[Rows from a 3D modeling dataset]
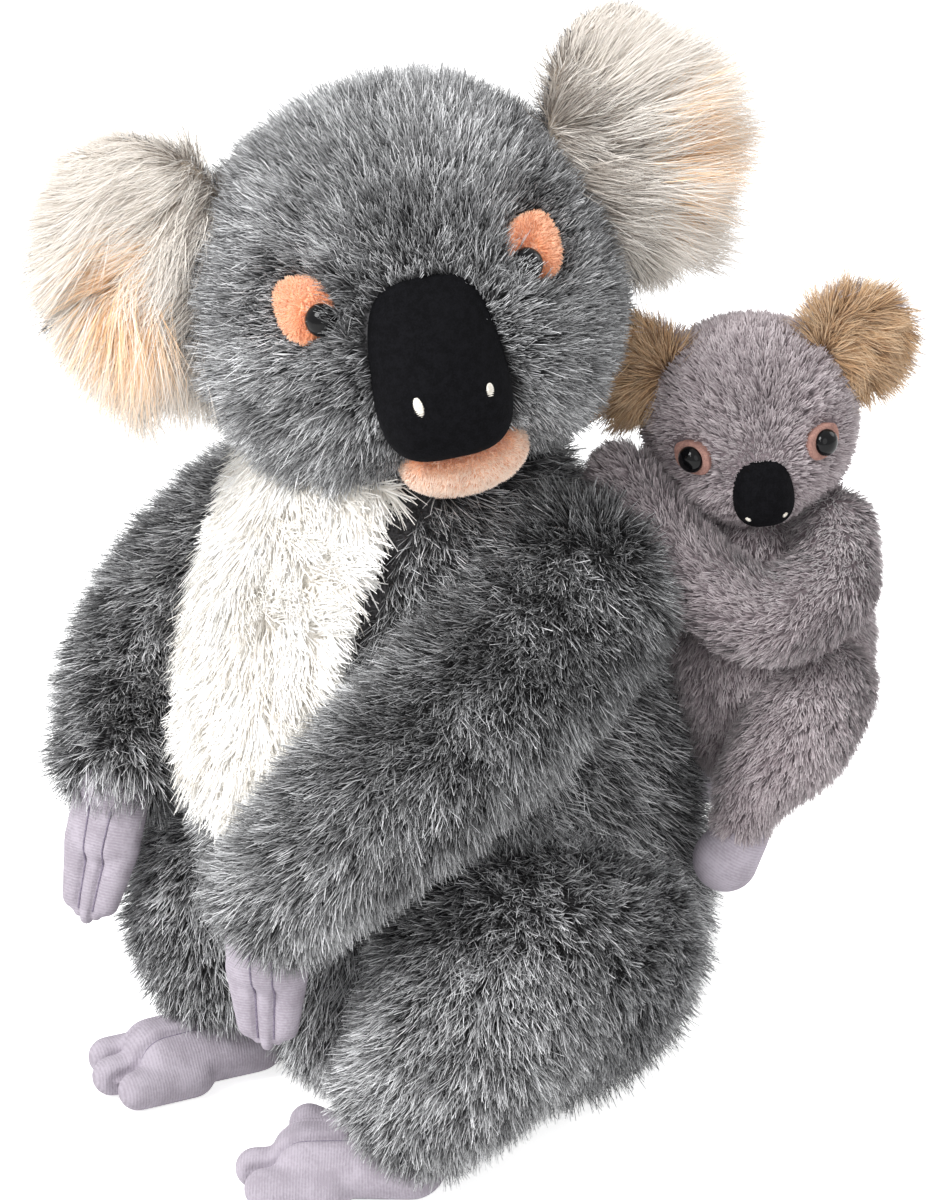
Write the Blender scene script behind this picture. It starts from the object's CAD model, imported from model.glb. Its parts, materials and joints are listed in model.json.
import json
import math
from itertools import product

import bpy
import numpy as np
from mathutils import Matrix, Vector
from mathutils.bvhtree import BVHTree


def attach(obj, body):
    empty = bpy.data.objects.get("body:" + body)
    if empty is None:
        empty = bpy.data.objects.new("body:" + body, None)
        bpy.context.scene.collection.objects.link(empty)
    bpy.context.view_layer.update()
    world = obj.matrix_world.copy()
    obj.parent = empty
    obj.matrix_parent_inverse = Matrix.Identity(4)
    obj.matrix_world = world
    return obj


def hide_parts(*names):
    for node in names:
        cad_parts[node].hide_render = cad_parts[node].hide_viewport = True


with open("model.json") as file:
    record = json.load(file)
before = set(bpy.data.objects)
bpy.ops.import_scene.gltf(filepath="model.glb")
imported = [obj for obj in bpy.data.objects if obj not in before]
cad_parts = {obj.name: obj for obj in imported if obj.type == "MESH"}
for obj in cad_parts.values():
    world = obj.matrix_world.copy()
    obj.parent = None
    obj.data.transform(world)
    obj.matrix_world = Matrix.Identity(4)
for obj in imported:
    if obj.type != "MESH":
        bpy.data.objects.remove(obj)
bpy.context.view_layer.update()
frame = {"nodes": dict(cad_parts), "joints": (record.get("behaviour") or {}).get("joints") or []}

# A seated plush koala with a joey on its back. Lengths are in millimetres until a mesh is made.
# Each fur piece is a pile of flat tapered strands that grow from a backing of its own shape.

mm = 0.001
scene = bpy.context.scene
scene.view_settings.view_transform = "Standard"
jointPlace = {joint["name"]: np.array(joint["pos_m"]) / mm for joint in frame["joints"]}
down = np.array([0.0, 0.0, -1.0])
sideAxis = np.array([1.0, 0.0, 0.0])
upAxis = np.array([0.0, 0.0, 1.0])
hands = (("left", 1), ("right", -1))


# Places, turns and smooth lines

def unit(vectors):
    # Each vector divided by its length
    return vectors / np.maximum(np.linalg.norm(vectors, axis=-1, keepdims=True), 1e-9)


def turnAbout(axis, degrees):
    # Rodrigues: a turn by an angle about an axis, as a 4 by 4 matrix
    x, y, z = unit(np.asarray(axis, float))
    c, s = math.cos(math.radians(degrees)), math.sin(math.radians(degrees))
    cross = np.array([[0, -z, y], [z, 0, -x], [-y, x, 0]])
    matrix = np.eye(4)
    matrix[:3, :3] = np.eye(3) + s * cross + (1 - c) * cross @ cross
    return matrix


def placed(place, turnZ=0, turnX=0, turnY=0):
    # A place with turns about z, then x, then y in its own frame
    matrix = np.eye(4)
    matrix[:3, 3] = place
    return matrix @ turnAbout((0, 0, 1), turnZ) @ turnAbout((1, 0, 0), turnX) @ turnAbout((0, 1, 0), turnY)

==

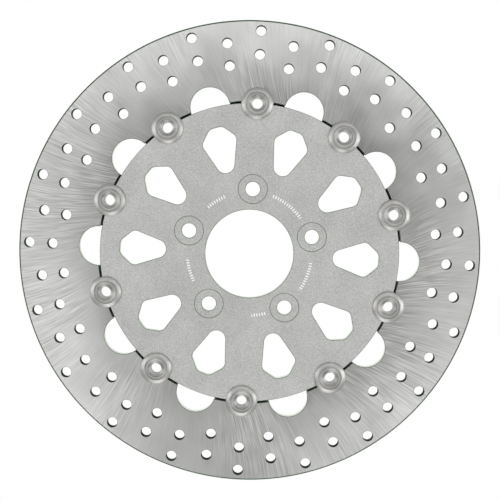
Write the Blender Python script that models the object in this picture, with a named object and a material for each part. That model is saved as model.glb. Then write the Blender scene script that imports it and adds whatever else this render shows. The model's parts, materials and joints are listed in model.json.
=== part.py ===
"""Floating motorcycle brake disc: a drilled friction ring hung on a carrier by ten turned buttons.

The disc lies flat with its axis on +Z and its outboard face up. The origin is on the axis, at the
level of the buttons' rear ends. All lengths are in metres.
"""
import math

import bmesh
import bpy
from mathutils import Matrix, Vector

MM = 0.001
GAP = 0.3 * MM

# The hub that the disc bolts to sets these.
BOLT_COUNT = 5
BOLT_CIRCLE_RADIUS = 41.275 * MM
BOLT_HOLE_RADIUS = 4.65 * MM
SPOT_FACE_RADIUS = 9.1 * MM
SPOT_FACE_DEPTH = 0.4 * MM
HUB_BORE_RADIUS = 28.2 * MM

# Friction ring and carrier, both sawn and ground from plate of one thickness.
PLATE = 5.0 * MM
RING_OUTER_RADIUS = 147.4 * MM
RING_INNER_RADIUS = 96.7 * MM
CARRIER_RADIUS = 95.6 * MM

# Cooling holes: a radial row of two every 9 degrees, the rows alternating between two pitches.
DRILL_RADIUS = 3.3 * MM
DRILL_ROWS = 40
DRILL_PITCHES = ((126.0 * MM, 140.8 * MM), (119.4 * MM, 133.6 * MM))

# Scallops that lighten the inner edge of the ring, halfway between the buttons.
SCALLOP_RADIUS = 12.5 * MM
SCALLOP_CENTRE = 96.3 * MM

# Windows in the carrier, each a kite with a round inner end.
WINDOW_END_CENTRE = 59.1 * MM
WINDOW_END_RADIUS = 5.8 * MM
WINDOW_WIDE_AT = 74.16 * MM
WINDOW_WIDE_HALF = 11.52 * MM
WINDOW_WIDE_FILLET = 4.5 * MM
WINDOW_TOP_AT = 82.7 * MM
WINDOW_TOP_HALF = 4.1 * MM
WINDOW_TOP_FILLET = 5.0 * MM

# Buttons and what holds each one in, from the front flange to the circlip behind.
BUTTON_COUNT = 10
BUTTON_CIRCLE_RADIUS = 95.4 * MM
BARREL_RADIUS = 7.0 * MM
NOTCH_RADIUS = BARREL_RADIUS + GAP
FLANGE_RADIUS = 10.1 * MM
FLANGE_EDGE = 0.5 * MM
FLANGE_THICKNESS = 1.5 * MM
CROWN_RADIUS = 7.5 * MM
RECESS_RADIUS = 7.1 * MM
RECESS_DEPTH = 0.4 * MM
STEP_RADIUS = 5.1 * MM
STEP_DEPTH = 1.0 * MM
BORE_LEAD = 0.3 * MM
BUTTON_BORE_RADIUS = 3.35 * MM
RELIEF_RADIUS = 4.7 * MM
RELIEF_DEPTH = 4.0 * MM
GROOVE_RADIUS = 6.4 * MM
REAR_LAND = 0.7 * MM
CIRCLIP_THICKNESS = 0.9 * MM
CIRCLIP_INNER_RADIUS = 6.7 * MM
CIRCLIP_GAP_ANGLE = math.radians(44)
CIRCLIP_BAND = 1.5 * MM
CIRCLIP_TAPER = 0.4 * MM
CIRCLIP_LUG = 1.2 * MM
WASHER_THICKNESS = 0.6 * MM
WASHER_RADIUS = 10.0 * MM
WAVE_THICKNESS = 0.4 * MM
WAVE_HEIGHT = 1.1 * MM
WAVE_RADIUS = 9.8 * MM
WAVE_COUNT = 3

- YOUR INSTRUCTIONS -
Using the entries above, repeat only the lines from the one containing "Write the Blender scene script behind" through the one containing "cad_parts[node].hide_render = cad_parts[node].hide_viewport", end lines included.

- TASK RESULT -
Write the Blender scene script behind this picture. It starts from the object's CAD model, imported from model.glb. Its parts, materials and joints are listed in model.json.
import json
import math
from itertools import product

import bpy
import numpy as np
from mathutils import Matrix, Vector
from mathutils.bvhtree import BVHTree


def attach(obj, body):
    empty = bpy.data.objects.get("body:" + body)
    if empty is None:
        empty = bpy.data.objects.new("body:" + body, None)
        bpy.context.scene.collection.objects.link(empty)
    bpy.context.view_layer.update()
    world = obj.matrix_world.copy()
    obj.parent = empty
    obj.matrix_parent_inverse = Matrix.Identity(4)
    obj.matrix_world = world
    return obj


def hide_parts(*names):
    for node in names:
        cad_parts[node].hide_render = cad_parts[node].hide_viewport = True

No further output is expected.